Home Purchase Sentiment Index – Component Highlights
Fannie Mae’s Home Purchase Sentiment Index (HPSI) decreased in May by 0.3 points to 68.2. The HPSI is down 11.8 points compared to the same time last year.
- Good/Bad Time to Buy: The percentage of respondents who say it is a good time to buy a home decreased from 19% to 17%, while the percentage who say it is a bad time to buy increased from 76% to 79%. As a result, the net share of those who say it is a good time to buy decreased 5 percentage points month-over-month.
- Good/Bad Time to Sell: The percentage of respondents who say it is a good time to sell a home increased from 72% to 76%, while the percentage who say it’s a bad time to sell decreased from 21% to 19%. As a result, the net share of those who say it is a good time to sell increased 6 percentage points month-over-month.
- Home Price Expectations: The percentage of respondents who say home prices will go up in the next 12 months increased from 44% to 47%, while the percentage who say home prices will go down decreased from 25% to 23%. The share who think home prices will stay the same decreased from 26% to 25%. As a result, the net share of Americans who say home prices will go up increased 5 percentage points month-over-month.
- Mortgage Rate Expectations: The percentage of respondents who say mortgage rates will go down in the next 12 months decreased from 5% to 4%, while the percentage who expect mortgage rates to go up decreased from 73% to 70%. The share who believe mortgage rates will stay the same increased from 18% to 20%. As a result, the net share of Americans who say mortgage rates will go down over the next 12 months increased 2 percentage points month-over-month.
- Job Loss Concern: The percentage of respondents who say they are not concerned about losing their job in the next 12 months decreased from 84% to 81%, while the percentage who say they are concerned increased from 11% to 16%. As a result, the net share of Americans who say they are not concerned about losing their job decreased 8 percentage points month-over-month.

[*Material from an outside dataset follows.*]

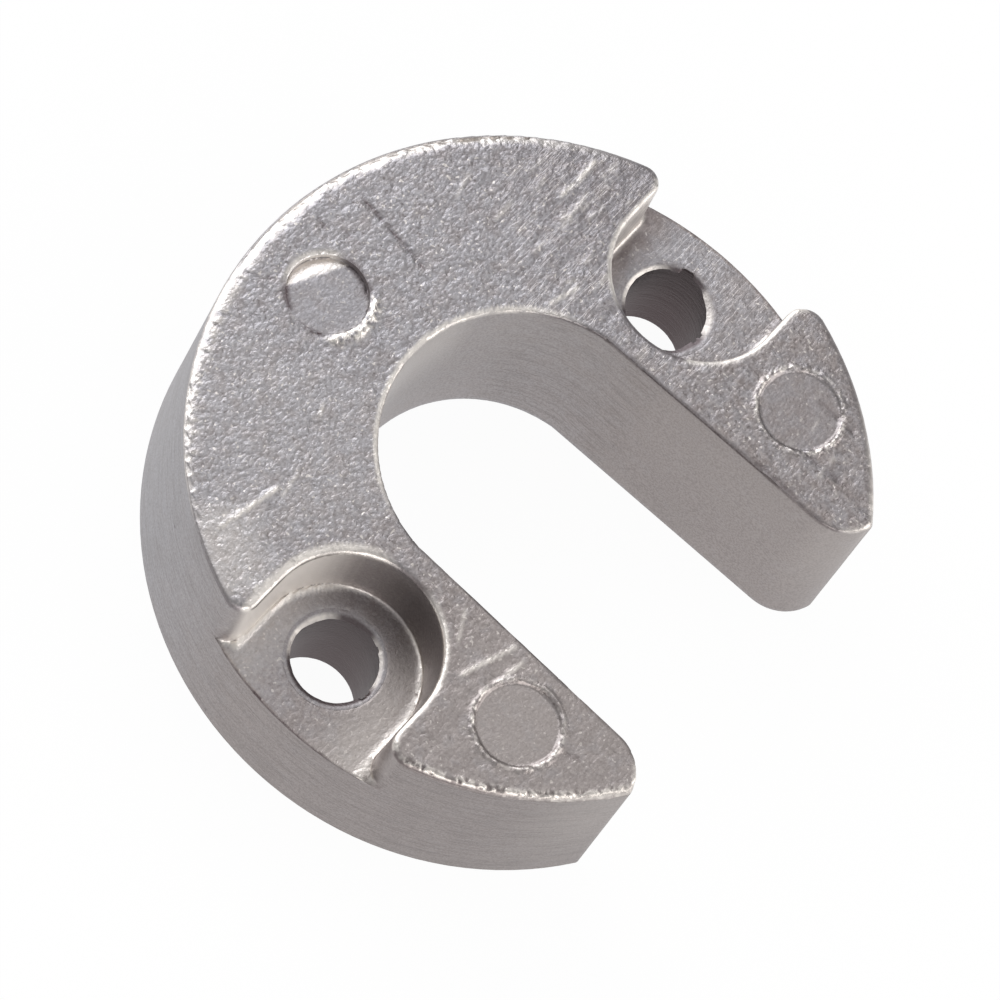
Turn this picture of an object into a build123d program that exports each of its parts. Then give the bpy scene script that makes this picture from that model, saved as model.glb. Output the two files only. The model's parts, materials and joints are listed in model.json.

- Household Income: The percentage of respondents who say their household income is significantly higher than it was 12 months ago remained unchanged at 26%, while the percentage who say their household income is significantly lower increased from 14% to 16%. The percentage who say their household income is about the same decreased from 56% to 54%. As a result, the net share of those who say their household income is significantly higher than it was 12 months ago decreased 2 percentage points month-over-month.
“These results suggest to us that increased mortgage rates, high home prices, and inflation will likely continue to squeeze would-be homebuyers,” said Duncan. “As well as those potential sellers with lower, locked-in mortgage rates – out of the market, supporting our forecast that home sales will slow meaningfully through the rest of this year and into next.”